Mike Leach apparently chose Mississippi State over Arkansas, but the Bulldogs may have been willing to pay to get coach to win press conferences, but not big games.
Let the fun and games begin in the SEC West.
With Mississippi State hiring Mike Leach on Thursday, the safest bet is the crowd for the Mississippi schools at SEC Media Days this summer in Atlanta will have significantly more in attendance than in the past.
Arkansas fans wanted Leach during the search process to replace Chad Morris. Athletics director Hunter Yurachek reportedly talked to him, but that was never going to work financially. Leach didn’t have a lot of interest in trying to fix the Razorbacks’ mess without a ton of money.
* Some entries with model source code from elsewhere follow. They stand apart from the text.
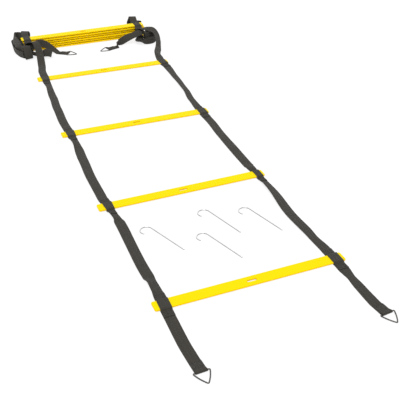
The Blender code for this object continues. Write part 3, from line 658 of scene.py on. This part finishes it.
# %% Floor runs
STRAP_LIFTS = {
    "left": ((-0.51, 0), (0.11, 0), (0.3, 0.8), (0.5, 0.2), (0.7, 0.9), (0.88, 0), (1.1, 0),
             (1.35, 1.2), (1.6, 0.3), (1.88, 0), (2.1, 0), (2.4, 1), (2.7, 0.4), (2.9, 0)),
    "right": ((-0.51, 0), (0.11, 0), (0.35, 1), (0.55, 0.3), (0.75, 0.7), (0.88, 0), (1.1, 0),
              (1.4, 0.9), (1.7, 0.4), (1.88, 0), (2.1, 0), (2.35, 0.5), (2.65, 1.1), (2.9, 0)),
}
STRAP_LEANS = {
    "left": ((-0.11, 0), (0.055, 0), (0.11, -8), (0.18, -14), (0.24, 3), (0.5, -2), (0.72, 2),
             (0.8, 0), (0.84, -14), (0.9, -12), (0.935, 0), (1.1, 0), (1.3, -3), (1.6, 2),
             (1.76, 0), (1.84, -16), (1.9, -12), (1.94, 0), (2.1, 0), (2.4, 3), (2.7, -2),
             (2.84, -14), (2.92, -6), (2.95, 0)),
    "right": ((-0.11, 0), (0.11, 0), (0.3, -3), (0.55, -3), (0.75, -14), (0.86, -18), (0.92, -8),
              (0.938, 0), (1.04, 0), (1.07, 6), (1.11, 6), (1.14, 0), (1.35, 3), (1.6, -2),
              (1.88, 0), (2.06, 0), (2.2, -4), (2.45, -10), (2.7, -4), (2.9, 0), (3.11, 0),
              (3.19, -28), (3.34, -36)),
}
STRAP_GATHERS = {
    "left": ((-0.51, 1), (0.055, 1), (0.12, 0.9), (0.19, 0.88), (0.235, 1), (0.8, 1),
             (0.825, 0.8), (0.9, 0.72), (0.95, 0.84), (0.985, 0.92), (1.06, 1), (1.72, 1),
             (1.82, 0.84), (1.92, 0.84), (1.99, 0.96), (2.08, 1), (2.64, 0.96), (2.84, 0.84),
             (2.95, 0.9), (3.03, 1)),
    "right": ((-0.51, 1), (-0.4, 1), (-0.24, 0.92), (-0.155, 0.76), (-0.12, 0.9), (-0.09, 1.04),
              (-0.05, 1), (0.13, 1), (0.24, 0.88), (0.34, 1), (0.68, 1), (0.82, 0.88),
              (0.93, 0.74), (1, 0.72), (1.06, 0.78), (1.105, 0.86), (1.125, 1.04), (1.9, 1),
              (2.06, 0.96), (2.2, 0.84), (2.45, 0.76), (2.7, 0.84), (2.88, 1)),
}


def strap_lie(side, along):
    """A strap on the floor: its middle, how far it leans, and how much of its width it keeps."""
    lean = radians(eased(STRAP_LEANS[side], along))
    rise = eased(STRAP_LIFTS[side], along, WEBBING_THICKNESS) + abs(sin(lean)) * WEBBING_WIDTH / 2
    place = Vector((strap_aside(side, along), along, HALF_CLOTH + rise))
    return place, lean, eased(STRAP_GATHERS[side], along)


def floor_stations(side, far, near):
    """Stations of a strap that lies on the floor, from its far end to its near end."""
    pieces = max(1, round((far - near) / FLOOR_STEP))
    stations = []
    for k in range(pieces + 1):
        point, lean, kept = strap_lie(side, far + (near - far) * k / pieces)
        stations.append((point, kept * Vector((cos(lean), 0, sin(lean)))))
    return stations


def crossing(piece):
    """Bakes a piece of webbing's place into its mesh."""
    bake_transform(piece)


# %% [markdown]
# ### The folded straps
#
# At the far end each strap climbs from the last laid-out rung to the top of the stack, doubles
# back behind it, and then runs to and fro from rung to rung before its end comes out at the
# front with a ring. Each fold is a spine with two layers of webbing that close at its tip.

# %% Folded runs
TOP = len(STACKED_RUNGS) - 1
UNDER_TOP = TOP - 1
BAY_4_HINGE = RUNG_ALONG_SHARES[-1] * RUNG_PITCH + HINGE_REACH + BAY_4_LENGTH
SEATS_ACROSS = [towards(turn) for turn in STACK_TURNS]


def stack_place(level):
    """The middle of a stacked rung."""
    along = BAY_4_HINGE + LEAD_LENGTH + PATCH_LENGTH / 2
    return Vector((STACK_ASIDE_SHARES[level] * RUNG_WIDTH,
                   along + STACK_ALONG_SHARES[level] * RUNG_WIDTH,
                   level * STACK_LEVEL + SLEEVE_HEIGHT / 2))


def strap_height(level):
    """The strap runs over the even levels' rungs and under the odd ones, to and fro."""
    lower = level * STACK_LEVEL + HALF_CLOTH
    return lower if level % 2 == 1 else lower + SLEEVE_HEIGHT - WEBBING_THICKNESS


def run_place(side, end, shares, away, run=WEBBING_WIDTH):
    """A point of a free run, from its shares."""
    out = SIDES[side] * shares[1] * WEBBING_WIDTH
    back = away * shares[0] * run
    return Vector((end.x + out, end.y + back, max(shares[2] * WEBBING_WIDTH, HALF_CLOTH)))


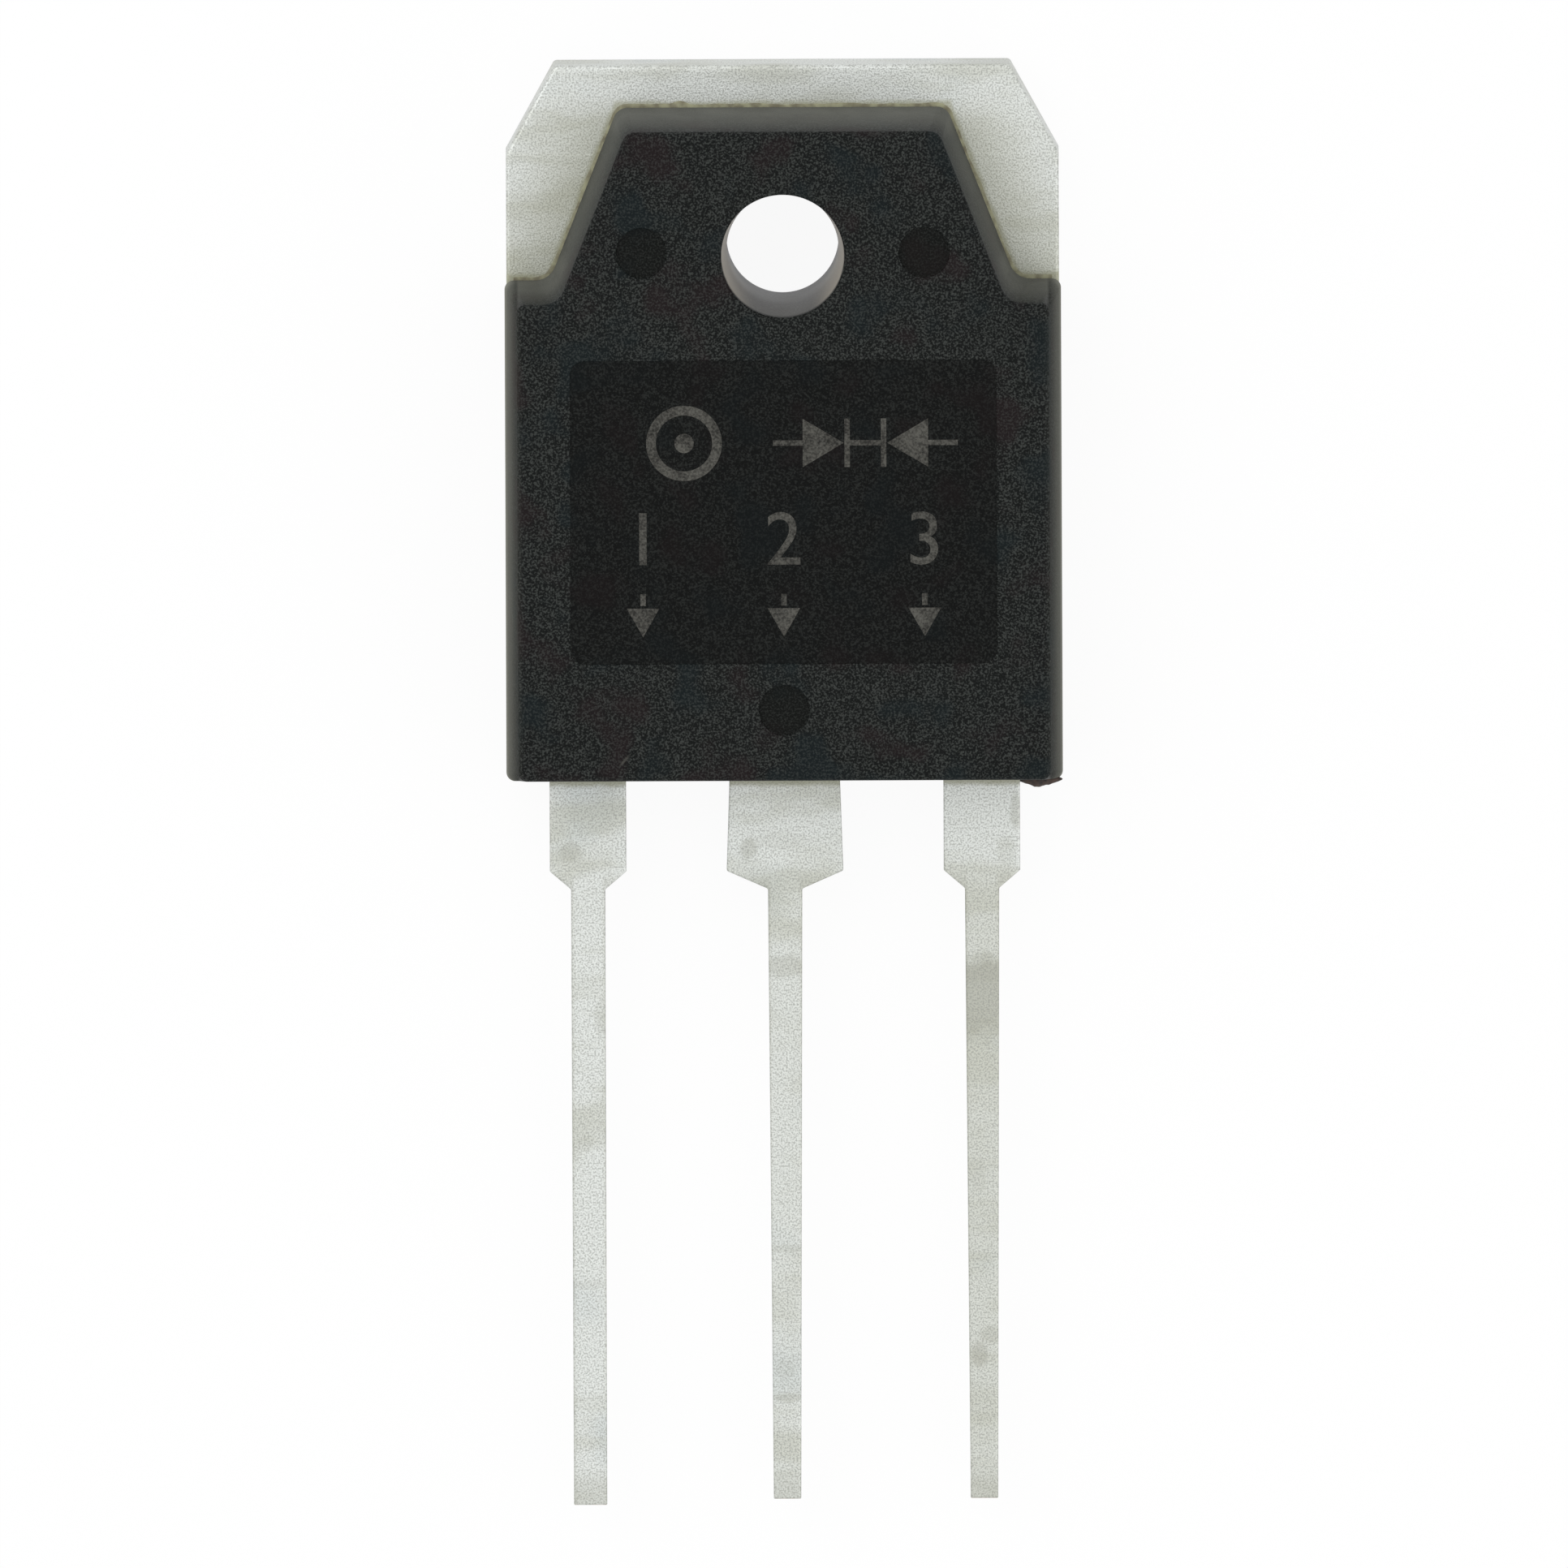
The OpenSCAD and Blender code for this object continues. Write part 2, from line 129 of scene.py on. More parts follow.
class MetalSizes(bpy.types.PropertyGroup):
    """Sizes of the stamped metal"""

    plate: length("Plate", "Thickness of the heat-sink plate", 1.5)
    chamfer_width: length("Chamfer width", "Width lost to a tab corner's chamfer", 1.35)
    chamfer_height: length("Chamfer height", "Height lost to the chamfer", 2.45)
    stamped_corner: length("Stamped corner", "Radius of the plate's outline corners", 0.14)
    roll_over: length("Roll-over", "Radius of the plate's front edges", 0.1)
    burr_side: length("Burr side", "Radius of the plate's back edges", 0.03)
    ear_bottom: length("Ear bottom", "From the hole's axis down to the ears' ends", 1.279)
    slug_width: length("Slug width", "Width of the bare metal in the back", 13.6)
    slug_bottom: length("Slug bottom", "From the hole's axis to the slug's lower edge", 13.75)
    key: length("Key", "Overhang of the slug's edges inside the moulding", 0.22)
    key_rise: length("Key rise", "Height of that overhang over the back", 0.4)
    lining: length("Lining", "Moulding between the hole and the metal", 0.75)
    step: length("Coined step", "Thickness of the plate under the lead posts", 0.8)
    step_top: length("Step top", "From the hole's axis down to the coined steps", 11.2)
    lead_rise: length("Lead rise", "Height of the leads' back face", 1.4)
    pitch: length("Pitch", "Distance between neighbouring leads", 5.45)
    shoulder_width: length("Shoulder width", "Width of the outer leads' shoulders", 2.12)
    middle_width: length("Middle width", "Width of the middle lead at the body", 3.05)
    middle_flare: length("Middle flare", "Extra width at its shoulder's lower end", 0.18)
    shoulder_length: length("Shoulder length", "Length of the wide shoulders", 2.5)
    taper: length("Taper", "Length of the taper below the shoulders", 0.5)
    tail: length("Tail width", "Width of the tails at their top", 0.95)
    left_tip: length("Left tip", "Width of the left lead's tip", 0.92)
    tip: length("Tip width", "Width of the other two tips", 0.76)
    lead_corner: length("Lead corner", "Radius of the leads' outline corners", 0.07)
    lead_edge: length("Lead edge", "Radius of the leads' front edges", 0.07)
    post_width: length("Post width", "Width of the wire posts", 3.9)
    post_height: length("Post height", "Height of the wire posts", 1.9)
    post_shift: length("Post shift", "How far a post lies inwards of its lead", 0.5)
    post_inset: length("Post inset", "From the body's lower edge up to the posts", 1.3)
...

He either thought things in Starkville were better or the Bulldogs’ faithful put enough money on the table to where he couldn’t say no.
We won’t know the answer to that until we hear the numbers.
Maybe the biggest indicator of that is Leach becomes the first coach hired at State that is a sitting head coach since 1949.
Let that sink in for a minute.
For over 70 years the Bulldogs have only been able to manage hiring coaches that were coordinators somewhere or were in the unemployment line.
Hog fans that were carrying the torch for Leach to be in Fayetteville for years will be ready to jump off the cliff now.
The problem is exactly why Leach has been considered such a hot prospect by Arkansas fans kinda makes you want to shake your head anyway.
The only thing he consistently has been successful at is entertaining press conferences and an offense that can score a ton of points one week, then disappear the next week. That usually involves the big games, by the way.
His best team at Texas Tech was 11-1 … then promptly lost to Houston Nutt’s first Ole Miss team in the last Cotton Bowl played AT the stadium with that name.
At Washington State, his best team dropped an early game to USC, then lost to Washington the end the season and instead of the Rose Bowl took a postseason trip to San Antonio for the Alamo Bowl.
He has won some games, but not particularly consistently and few big games.
As one State booster told me earlier, “it will be interesting to see how he fits in with the culture of Mississippi State.”
That will be interesting. He’ll also have to be able to recruit at a level he’s never been able to get near during his head coaching years.
Athletics director John Cohen fired Joe Moorhead last week after it became clear he had completely lost the team which was beset with problems on both sides of the ball and in the middle.
That’s what got Morris fired at Arkansas, too. Players and many of the fans weren’t buying into his trying to turn the Razorbacks into Clemson. He apparently didn’t have many original ideas and tried to duplicate what Dabo Swinney had done somewhere else.
Nobody really knew what Moorhead was trying to do in Starkville. It was a curious culture mis-match from the initial hiring and apparently never really got better.
Nobody really knows how this will change the balance in the league other than the always-simmering rivalry between the Bulldogs and Ole Miss may now reach the boiling stage pretty quickly and not settle down soon.
Meanwhile, Sam Pittman will probably just keep quietly working.